After one of the most interesting and exciting representative matches of recent years, the West Indians were defeated by 60 runs with only four minutes to spare. This was the first defeat inflicted on the touring team and the Irish honours must go to George McVeagh for his brilliant not out century and to Dixon for his tireless bowling in both innings. Of the originally selected team James Macdonald cried off and was replaced by EN Seymour.

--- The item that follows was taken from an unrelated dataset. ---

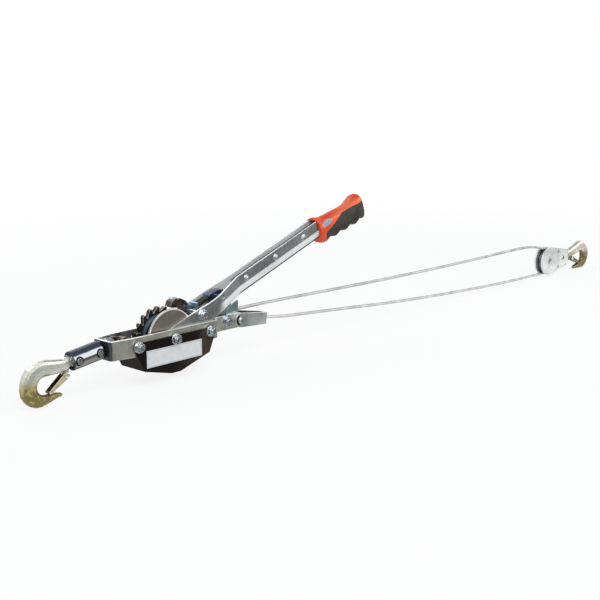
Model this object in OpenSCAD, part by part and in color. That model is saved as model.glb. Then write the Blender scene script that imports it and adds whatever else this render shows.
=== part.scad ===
// Hand cable puller (come along winch): a lever turns a ratchet drum that winds a wire rope
// between a fixed front hook and a running block with a rear hook.
// X runs along the winch towards the running block, Y away from the nut side, Z up.
// The origin is in the middle of the guard's flat bottom, under the drum axle.

/* [Frame] */
// Height of the drum axle over the bottom of the guard
axle_h = 45.5; // [44:0.5:52]
// Depth that the hooks reach below the guard
reach = 9; // [5:0.5:10]
// Depth that the block reaches below the guard
block_reach = 4.5; // [0:0.5:4.5]
// Width of the flat bar that the frame is bent from
strap_h = 25; // [20:0.5:28]
// Thickness of that bar
strap_t = 3.5; // [3:0.1:4]
// Width over the frame at the drum
frame_w = 45; // [45:0.5:50]
// Width over the frame at the nose
nose_w = 39; // [36:0.5:42]
// Distance from the drum axle to the face of the nose
nose_x = 102; // [100:1:110]
// Outer bend radius at the nose
nose_r = 6; // [5:0.5:8]
// Distance from the drum axle to the inward bend of the sides
bend_x = 76; // [75:0.5:80]
// Width over the tail, behind the inward bend
tail_w = 24; // [23:0.5:27]
// Height of the tail
tail_h = 20.5; // [19:0.5:21]
// Distance from the drum axle to the anchor pin
anchor_x = 128; // [128:1:140]
// Distance from the drum axle to the rear cross bolt
rear_bolt_x = 104; // [101:0.5:106]
// Distance between the guard bolts
bolt_pitch = 62; // [60:0.5:64]

/* [Guard] */
// Sheet thickness of the guard
guard_t = 1.6; // [1.2:0.1:2]
// Length of the flat under the guard
guard_flat = 16; // [10:1:24]
// Length of the label plate
label_l = 95; // [80:1:98]
// Height of the label plate
label_w = 23; // [16:1:23]
// Thickness of the label plate
label_t = 0.4; // [0.3:0.1:0.8]

/* [Fasteners] */
// Thread diameter of the guard bolts
bolt_d = 8; // [6:0.5:8]
// Width across the flats of the nuts and bolt heads
nut_af = 12; // [11:0.5:13]
// Height of the nuts
nut_h = 5.5; // [5:0.5:8]
// Height of the bolt heads
head_h = 5.3; // [4:0.1:6]
// Diameter of the flange under a nut
flange_d = 15; // [14:0.1:17]
// Length of thread that stands out of a nut
bolt_end = 2.5; // [1:0.5:4]
// Radial clearance of a bolt in a drilled hole
hole_gap = 0.2; // [0.1:0.05:0.4]

/* [Drum] */
// Diameter of the drum axle sleeve
axle_d = 12; // [10:0.5:14]
// Diameter of the drum flange
drum_flange_d = 78; // [70:1:80]
// Thickness of the drum flange
drum_flange_t = 2.8; // [2:0.1:3]
// Diameter of the ratchet wheel over its teeth
ratchet_d = 77; // [72:0.5:78]
// Number of ratchet teeth
ratchet_teeth = 18; // [18:1:18]
// Depth of a ratchet tooth
tooth_h = 6.5; // [5:0.5:7]
// Thickness of the ratchet wheel
ratchet_t = 6; // [5:0.5:7]
// Diameter of the drum core under the rope
core_d = 32; // [28:0.5:36]
// Loops of rope left on the drum
coil_loops = 2.5; // [2.5:1:2.5]

/* [Wire rope] */
// Diameter of the wire rope
rope_d = 5; // [4:0.5:5]
// Distance from the drum axle to the middle of the running block
block_x = 975; // [960:5:990]

/* [Handle] */
// Angle of the handle over the frame
handle_angle = 20.5; // [20.5:0.5:24]
// Length from the axle to the end of the channel
channel_l = 416; // [406:1:424]
// Width over the channel under the grip
channel_w = 18; // [16:0.5:20]
// Sheet thickness of the handle
handle_t = 2.5; // [2:0.1:2.6]
// Distance from the axle to the drive pawl bolt
pawl_u = 57; // [56:0.5:58]
// Length of the grip
grip_l = 108; // [104:1:112]
// Width over the grip
grip_w = 31; // [28:0.5:36]

/* [Front link] */
// Outer diameter of the barrel link
barrel_d = 25; // [24:0.5:27]
// Wall of the barrel link
barrel_wall = 2.5; // [2:0.1:2.6]
// Length of the barrel link
barrel_l = 47; // [46:0.5:50]
// Diameter of the link pins
link_pin_d = 8; // [6:0.5:9]
// Distance between the link pins
link_pitch = 32; // [31:0.5:35]
// Angle at which the barrel hangs
barrel_droop = 8; // [4:0.5:9]

/* [Hooks] */
// Inner radius of a hook
hook_r = 11.5; // [10:0.5:13]
// Half thickness of a hook at its back
hook_bar = 10.5; // [9:0.5:11]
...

The first day produced a keen struggle with Ireland getting to 173 in three hours. As the tourists had done well in England the game attracted a large crowd although the visiting side was not at full strength. The captain, RK Nunes, G Challenor and L Constantine were all omitted. Griffith bowled Bookman with his second ball and when TJ Macdonald had made 11 and was shaping well he too was bowled. Ganly came next and with Robinson made the best stand of the innings, 60. When Joe Small came back on Robinson was caught at short leg for a very valuable 31. Heaslip helped Ganly to put 100 up but at this figure 3 wickets fell without a run being scored. Ganly fell to Small, lbw for 43. Kelly was bowled by the same bowler without scoring, and Heaslip was caught off Griffith's bowling. Jameson then came to his side's rescue with a brightly hit 45 not out made in an hour. Dixon, who only made four, helped to put on 33 for the last wicket.
The West Indians, with the exception of FR Martin and EL Bartlett, who added 44 for the third wicket, never looked like settling down. Ireland fielded very well and when play ended for the day the visitors were 100-6, Martin being 39 not out. At the close of the second day Ireland had a very strong grip on the game. They had dismissed the West Indians for 142 and were themselves 281-9, a lead of 312. In the morning the left-handed Martin continued to bat well until yorked by Jameson for 56. He had given a restrained display, batting for three hours in all. Jameson also took a magnificent caught and bowled to dispose of Neblett and with Seymour taking two wickets, Ireland led by 31 runs on first innings.
Robinson and Bookman increased this lead to 70 before the former was bowled by Scott. Bookman and Ganly both batted well but six wickets were down for only 92 runs, the work of Small and Scott. At this critical stage Heaslip and McVeagh came together and by confident attacking cricket added 81 runs before Heaslip played across a ball from Small and was bowled for 44. Thornton came in and another fine partnership ensued for the eighth wicket. This pair put on 106 despite a rapidly changing attack. After 90 minutes Thornton was taken behind the wicket, having made 37. Play ended after one more run had been added and the brilliant McVeagh was 85 not out.
On the last morning Dixon, the number 11, not only kept his end up while McVeagh completed his century, but also scored 19 of the 40 runs added for the last wicket. McVeagh had given a great display of sound safe batting and, apart from one or two shots played dangerously through the slips, this display was quite free from blemish. He hit 10 fours and batted for 3½ hours. The West Indians had 305 minutes to get 352 and, at one stage, were 213-2. Roach and Fernandes made 117 for the first wicket in spite of tight bowling and sharp fielding. Then McVeagh again entered upon the scene. He brilliantly caught Roach on the leg boundary after this pair had made 71 in 90 minutes. 11 runs later Hill was lbw to Jameson but Fernandes found a useful partner in Bartlett who stayed to make 54 and added 85 before being caught at third-man. At this stage the West Indians has still to get 139 with seven wickets in hand. After tea, however, the game underwent a remarkable change, four wickets falling for 14 runs in 30 minutes. Fernandes was one of the victims and with his dismissal for 71 in 3½ hours went the chief hope of the visitors. The last three wickets defended stubbornly but when Griffith joined Small for the 10th wicket 40 minutes remained. Victory seemed to be slipping away from the Irishmen as minute followed minute and the vital wicket did not fall. Then, with four minutes to go, Griffith mishit Dixon and was caught at cover, giving McVeagh his fourth catch of the innings, all of them brilliant. It was a great win and gave Irish cricket a fillip it greatly needed.